Your strategy must mirror your business model: Ecommerce prioritizes rapid transactions and visual promotion, B2B focuses on long education cycles, and SaaS emphasizes product usage and adoption. One size does not fit all.

Ecommerce Strategy

  • Goal: Immediate purchase and repeat buying.
  • Key Tactics: Flash sales, visual product showcases, aggressive cart recovery flows.
  • Cadence: High frequency (2-3 times per week is common).

B2B & Service Strategy

  • Goal: Lead qualification and relationship building.
  • Key Tactics: Text-heavy plain text emails, whitepaper downloads, webinar invites.
  • Cadence: Lower frequency (1 time per week or bi-weekly). Quality over quantity.

SaaS Strategy

  • Goal: User activation and churn reduction.
  • Key Tactics: “Feature spotlight” emails, usage milestone alerts, trial expiration warnings.
  • Cadence: Trigger-based. Emails are sent based on what the user does inside the app.

What Is the Role of Automation in Strategy?

Automation is not the strategy itself; it is the execution layer that makes your strategy scalable and consistent. A good strategy decides what needs to happen, and automation ensures it happens 24/7 without manual intervention.

Scaling Personalization

You cannot manually email every new subscriber to ask how they are doing. Automation allows you to simulate that personal touch at scale.

  • Strategic Decision: “We want to ask every new lead about their biggest challenge.”
  • Automated Execution: A “Welcome Email” triggers immediately after signup with a simple question: “Reply and tell me your #1 struggle.”

Consistency Is Key

Manual processes fail when people get busy or go on vacation. Automation guarantees that your strategy is executed perfectly every single time. A lead will never fall through the cracks because “someone forgot to follow up.”

How Do Personalization and AI Fit In?

Modern strategies use Personalization and AI to increase relevance by tailoring content, send times, and product recommendations to the individual user.

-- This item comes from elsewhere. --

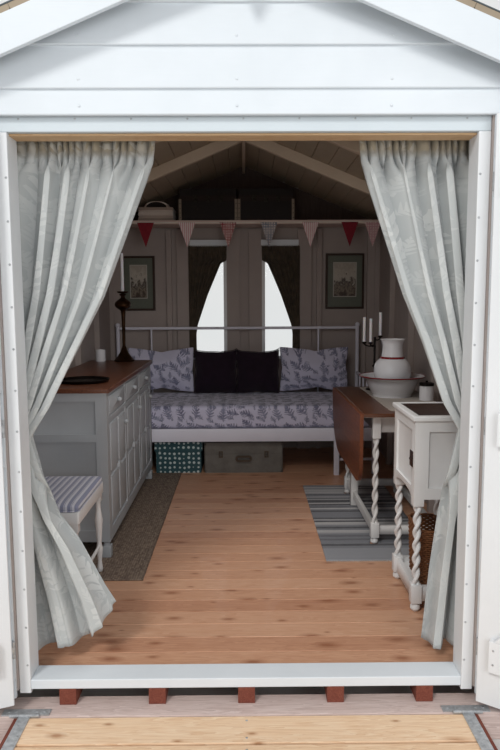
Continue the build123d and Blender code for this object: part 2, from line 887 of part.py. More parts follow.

This moves your strategy from “one-to-many” communication to “one-to-one” communication.

Beyond “Hi [First Name]”

True personalization uses data to change the message.

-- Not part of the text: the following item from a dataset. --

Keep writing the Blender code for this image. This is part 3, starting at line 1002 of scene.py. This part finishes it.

  • Dynamic Content: Showing cat food to cat owners and dog food to dog owners within the same email campaign.
  • Behavioral Triggers: Sending an email because a user visited a specific pricing page, rather than just because it is Tuesday.

AI-Driven Optimization

AI tools can analyze your strategy in real-time.

  • Send Time Optimization: AI determines that Subscriber A opens emails at 9 AM and Subscriber B at 8 PM, and delivers accordingly.
  • Subject Line Testing: AI predicts which subject line will generate more opens before you hit send.

What Are Common Strategy Mistakes?

Common mistakes include starting with tools instead of goals, over-emailing without value, and failing to segment your audience properly. These errors turn your email list into a liability rather than an asset.

Mistake 1: The “Tool First” Approach

Buying expensive software like Salesforce Marketing Cloud before you have a strategy is a waste of money. The tool does not create the plan; you do.

  • Fix: Define your goals and workflows on a whiteboard before you spend a dime on software.

Mistake 2: The “Batch and Blast” Addiction

Sending the same email to your entire list is lazy strategy. It ignores the fact that your subscribers are at different stages of the buying cycle.

  • Fix: Use segments. Even a simple split between “Prospects” and “Customers” will double your engagement.

Mistake 3: Ignoring Data Hygiene

A strategy built on bad data will fail. If you keep emailing people who haven’t opened in 12 months, your deliverability will tank, and your active users won’t see your emails.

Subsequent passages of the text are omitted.